SPEAKER_05I I think you've got to, you know, this really lent, you know, strikes at the heart of if we're talking startups, scale-ups, those kind of businesses, you know, this really goes back to you know the leadership team and the board as well, to be able to do that match. Because, you know, again, I'm I'm assuming that you are mostly talking about new, you know, uh new roles in new geos or parts of the geo or industry or whatever. So, you know, something else is already going on. I guess what I'm thinking about is the point that we sort of briefly touched on earlier, whereby, you know, somebody is your one individual in France, for whatever reason they leave, you know, there's already a target sat in France. You know, it takes quite a lot of confidence and a surety as a leadership team to be able to push back to the board and say, listen, we're taking on a new person. You know, the obvious thing is just to say, there you go, there's your million-dollar target, you know, but this this person is new and with the best will in the world, that's that's not going to happen. So that's quite tricky to do because they have to balance that. If you're on fast growth, like I say, these things can be offset, you know, because you're growing anyway and you're just carving up a bit more and adding another, you know, adding another area. So, you know, it's not always as easy as that, but it it takes leadership to do that because you've got to invest in the people. But you're right, you've got to measure them on other things. There should be a whole bunch of tasks that they have to do or that would make them successful, and you've got to be able to measure on that. I think KPIs and things people pay a lot of lip service to. I'm not sure they often properly measure on you know, on those. Um, you know, and and maybe even think about, you know, people put in you know guarantees or whatever, you know, maybe those should be linked to more of that than it's just a guarantee, you know. So let's link them to something accountable to something. It's just not accountable for the ultimate one, which is the number which will come in in nine months. But you know, that could be something maybe we should look at that more.

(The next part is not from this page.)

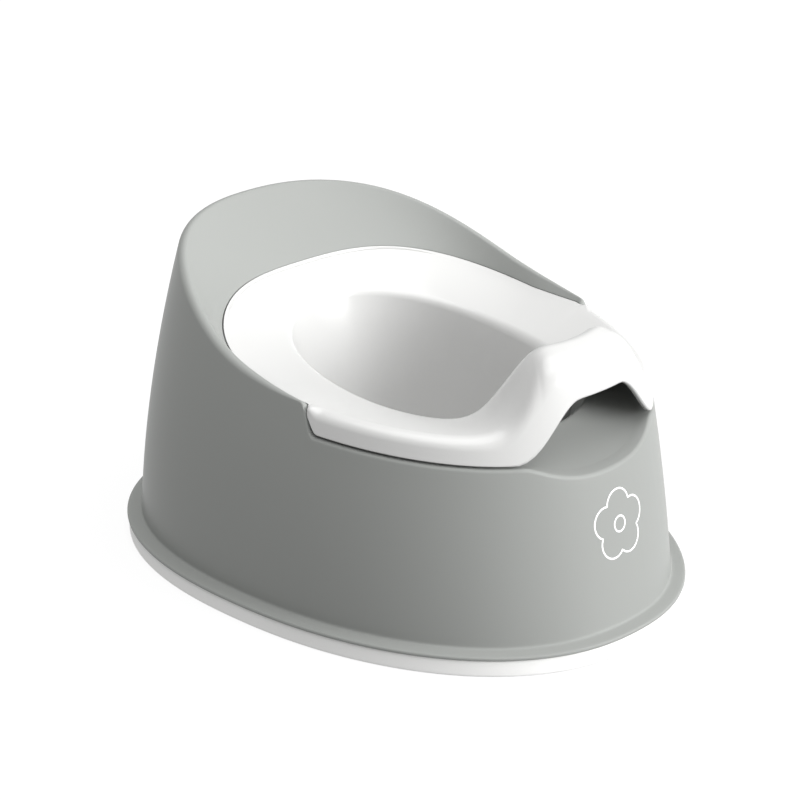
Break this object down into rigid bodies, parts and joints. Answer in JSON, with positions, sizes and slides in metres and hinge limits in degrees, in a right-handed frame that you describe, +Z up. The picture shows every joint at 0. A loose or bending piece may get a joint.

SPEAKER_02Look, Lewis Thompson's going to send, which um we didn't talk about too much, but the maturity of the territory or the role the person's coming into is really critical. I always used to think of it in terms of there are three categories. The the top one is the mature territory. It's a bunch of existing accounts that generating a lot of revenue. You've probably been hired because you know these accounts very well, anyway. Um, that would require a very different onboarding approach to the next one down, which I would always call a moderately developed patch, maybe one or two accounts that are decent, but the rest of it is greenfields. And then a third scenario, which is kind of the one I Was talking about earlier, which is pure greenfield. We brought on a new salesperson because we're trying to expand. We've got salespeople covering the existing business, so you've got to go and build something from scratch. That's where I was talking about you've got to go and fight for to be as lenient as you can in those early days. If you were in one of those other two, you wouldn't need quite as much flexibility. And since I'm talking very quickly within that green field patch, I even believe there were three tiers of what that could be. Um, if you worked in a company where your only purpose was market share, for example, you're selling disk drives, you can take out one brand of disk drive, you can put another brand of disk drive. I would suggest that you could get up to speed quicker in that market than a market at the other end of the spectrum where you are evangelizing. I mean, if VMware in the early days, and you had to convince somebody that you don't need physical servers because I'm going to give you this thing called a hypervisor that's going to virtualize it. It used to blow people's minds. Um, what is this sorcery of which you speak? Exactly. Yeah. So this wasn't market share, this was a completely fundamentally different pot of money and a different way of doing things. And that took a lot, lot longer to get that off the ground. And there's there's a tier in the middle of those two as well, by the way. But there are tiers for all these things, and it isn't a one size fits all.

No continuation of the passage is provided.